On lineup scope: Ice Universe claimed last Friday that the iPhone 18 smaller Dynamic Island will eventually roll out across the full iPhone 18 series, not just Pro models, with bezels on the entire lineup remaining identical to the iPhone 17 generation, MacRumors reported four days ago. The standard iPhone 18, under Apple's new split-cycle launch strategy, would arrive early next year rather than alongside the Pro models this fall.
Where the confidence level actually sits
The case for a smaller Dynamic Island on the iPhone 18 Pro is more credible now than at any previous point in this rumor cycle. Multiple sources with real track records converge on the same specific mechanism. Accessory manufacturers are acting on the assumption that the design change is real. The competing hole-punch theory has effectively been retired.

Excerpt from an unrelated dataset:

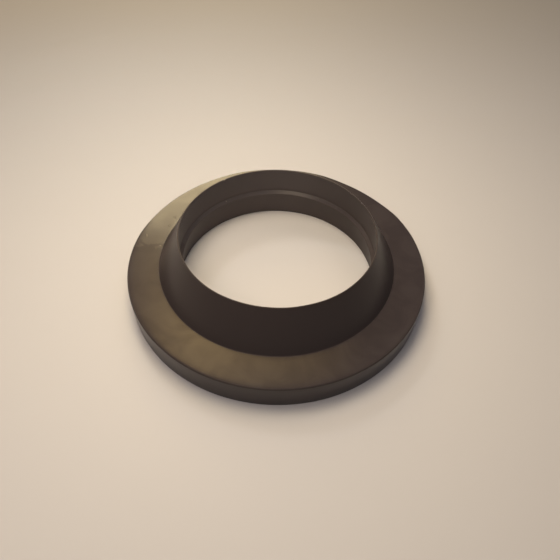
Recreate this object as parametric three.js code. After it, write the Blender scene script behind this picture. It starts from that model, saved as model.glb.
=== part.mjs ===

The iPhone 17 rumor cycle followed nearly the same pattern, multiple sources, a coherent technical explanation, converging leaks, and the Dynamic Island arrived unchanged. That is not a reason to dismiss the current evidence; it is a reason to hold it at the right confidence level, as MacRumors noted three weeks ago. Leaker consensus is not supply-chain certainty.
The prototype image driving this week's attention also comes from @earlyappleleaks, a new account with no established track record, MacRumors acknowledged yesterday. The screen protector evidence is more structurally meaningful; manufacturers absorbing real tooling costs carry more signal than an anonymous image post.
What would actually move the needle: production CAD files from a named manufacturing partner, regulatory documentation, or direct fresh reporting from Gurman or Young citing new supply-chain access, not additional posts recirculating the 35% figure.
If the change does land this fall, Young expects Apple to hold that smaller pill through at least 2027, with a fully cutout-free iPhone not arriving until 2028, The Independent reported two weeks ago. The most likely outcome, based on current evidence, is an evolutionary improvement that is genuinely visible and genuinely incremental, not the screen redesign some earlier rumors implied, and not the non-event the iPhone 17 cycle turned out to be.